Find all the lines with "code" and gather them.
— Start of Provided material —
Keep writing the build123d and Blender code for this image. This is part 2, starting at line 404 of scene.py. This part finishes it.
— End of Provided material —
— Start of Provided material —
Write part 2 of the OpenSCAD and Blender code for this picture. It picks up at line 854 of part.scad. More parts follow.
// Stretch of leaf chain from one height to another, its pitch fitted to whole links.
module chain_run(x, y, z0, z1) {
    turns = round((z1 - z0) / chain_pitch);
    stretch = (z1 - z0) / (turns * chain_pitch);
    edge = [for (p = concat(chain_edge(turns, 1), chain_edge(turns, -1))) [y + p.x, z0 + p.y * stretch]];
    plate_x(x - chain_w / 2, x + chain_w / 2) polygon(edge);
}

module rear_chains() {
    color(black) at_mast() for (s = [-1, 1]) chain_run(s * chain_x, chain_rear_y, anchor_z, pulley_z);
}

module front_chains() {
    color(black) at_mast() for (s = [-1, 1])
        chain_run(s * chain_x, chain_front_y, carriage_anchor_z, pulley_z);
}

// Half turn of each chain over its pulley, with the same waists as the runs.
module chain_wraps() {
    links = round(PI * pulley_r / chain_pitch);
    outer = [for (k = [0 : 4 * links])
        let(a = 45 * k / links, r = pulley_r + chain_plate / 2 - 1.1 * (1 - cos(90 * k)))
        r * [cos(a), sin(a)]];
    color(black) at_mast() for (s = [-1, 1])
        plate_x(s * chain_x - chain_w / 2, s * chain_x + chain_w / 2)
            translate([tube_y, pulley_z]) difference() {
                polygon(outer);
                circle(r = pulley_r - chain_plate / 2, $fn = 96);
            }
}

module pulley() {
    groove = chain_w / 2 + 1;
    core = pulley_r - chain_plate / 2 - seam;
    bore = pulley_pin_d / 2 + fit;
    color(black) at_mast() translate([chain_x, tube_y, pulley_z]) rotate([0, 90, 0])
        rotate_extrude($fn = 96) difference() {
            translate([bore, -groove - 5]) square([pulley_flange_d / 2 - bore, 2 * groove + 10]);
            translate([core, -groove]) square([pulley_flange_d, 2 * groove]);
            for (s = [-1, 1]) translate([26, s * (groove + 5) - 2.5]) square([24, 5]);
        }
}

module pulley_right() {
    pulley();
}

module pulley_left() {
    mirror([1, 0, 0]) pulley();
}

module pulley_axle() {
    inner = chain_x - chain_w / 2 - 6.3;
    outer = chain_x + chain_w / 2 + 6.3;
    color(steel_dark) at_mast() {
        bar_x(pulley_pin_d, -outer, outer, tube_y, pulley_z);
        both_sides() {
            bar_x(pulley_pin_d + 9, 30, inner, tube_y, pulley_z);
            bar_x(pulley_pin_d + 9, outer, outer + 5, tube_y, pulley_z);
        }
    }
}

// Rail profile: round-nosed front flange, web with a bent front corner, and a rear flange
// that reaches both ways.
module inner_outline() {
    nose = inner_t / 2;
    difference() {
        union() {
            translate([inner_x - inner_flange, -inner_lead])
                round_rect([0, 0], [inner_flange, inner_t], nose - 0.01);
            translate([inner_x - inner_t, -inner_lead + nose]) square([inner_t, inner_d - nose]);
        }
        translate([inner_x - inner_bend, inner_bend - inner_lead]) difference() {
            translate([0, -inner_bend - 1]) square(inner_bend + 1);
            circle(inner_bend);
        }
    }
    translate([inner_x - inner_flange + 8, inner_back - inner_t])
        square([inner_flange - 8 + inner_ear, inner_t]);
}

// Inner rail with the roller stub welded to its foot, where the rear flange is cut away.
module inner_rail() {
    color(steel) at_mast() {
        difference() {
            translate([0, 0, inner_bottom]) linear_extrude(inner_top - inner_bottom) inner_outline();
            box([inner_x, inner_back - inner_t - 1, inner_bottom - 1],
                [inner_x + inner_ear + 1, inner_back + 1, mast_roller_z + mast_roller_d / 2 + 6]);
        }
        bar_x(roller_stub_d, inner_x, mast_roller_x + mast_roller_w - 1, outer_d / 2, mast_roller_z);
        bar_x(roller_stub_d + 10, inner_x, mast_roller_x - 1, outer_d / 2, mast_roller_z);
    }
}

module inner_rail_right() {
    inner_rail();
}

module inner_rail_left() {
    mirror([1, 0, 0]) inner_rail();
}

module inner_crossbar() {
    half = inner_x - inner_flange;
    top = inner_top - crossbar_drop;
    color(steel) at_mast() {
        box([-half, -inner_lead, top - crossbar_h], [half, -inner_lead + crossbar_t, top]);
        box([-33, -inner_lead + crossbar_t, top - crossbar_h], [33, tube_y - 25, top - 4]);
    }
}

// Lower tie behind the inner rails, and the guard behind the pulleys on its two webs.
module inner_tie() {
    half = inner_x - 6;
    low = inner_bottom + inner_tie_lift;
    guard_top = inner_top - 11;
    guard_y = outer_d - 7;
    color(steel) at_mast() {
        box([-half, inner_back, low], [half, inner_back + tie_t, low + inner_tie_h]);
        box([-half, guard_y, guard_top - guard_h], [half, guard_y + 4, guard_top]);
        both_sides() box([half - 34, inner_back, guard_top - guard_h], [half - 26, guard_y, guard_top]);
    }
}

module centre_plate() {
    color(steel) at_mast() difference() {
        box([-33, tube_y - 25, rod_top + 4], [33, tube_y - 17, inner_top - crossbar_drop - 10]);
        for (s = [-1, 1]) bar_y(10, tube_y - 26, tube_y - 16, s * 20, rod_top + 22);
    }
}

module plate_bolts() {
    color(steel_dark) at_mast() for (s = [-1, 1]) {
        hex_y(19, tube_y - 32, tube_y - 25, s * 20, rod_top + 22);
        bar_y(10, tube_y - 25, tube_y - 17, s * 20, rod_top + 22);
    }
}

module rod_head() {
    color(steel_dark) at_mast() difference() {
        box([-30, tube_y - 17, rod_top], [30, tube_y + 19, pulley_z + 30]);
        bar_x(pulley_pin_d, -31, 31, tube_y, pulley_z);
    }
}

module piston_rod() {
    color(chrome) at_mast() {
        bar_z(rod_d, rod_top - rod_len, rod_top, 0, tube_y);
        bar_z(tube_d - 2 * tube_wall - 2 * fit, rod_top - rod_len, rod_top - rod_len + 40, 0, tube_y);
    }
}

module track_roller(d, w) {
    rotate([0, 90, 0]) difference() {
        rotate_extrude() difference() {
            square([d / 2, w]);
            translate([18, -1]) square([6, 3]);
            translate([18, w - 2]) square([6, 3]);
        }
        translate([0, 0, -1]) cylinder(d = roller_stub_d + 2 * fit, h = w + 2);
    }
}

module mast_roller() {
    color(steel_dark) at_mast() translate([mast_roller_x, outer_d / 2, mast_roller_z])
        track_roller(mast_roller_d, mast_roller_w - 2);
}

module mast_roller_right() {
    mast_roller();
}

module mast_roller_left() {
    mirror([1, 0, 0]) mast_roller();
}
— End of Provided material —
* _Result for this task_:
Keep writing the build123d and Blender code for this image. This is part 2, starting at line 404 of scene.py. This part finishes it.
Write part 2 of the OpenSCAD and Blender code for this picture. It picks up at line 854 of part.scad. More parts follow.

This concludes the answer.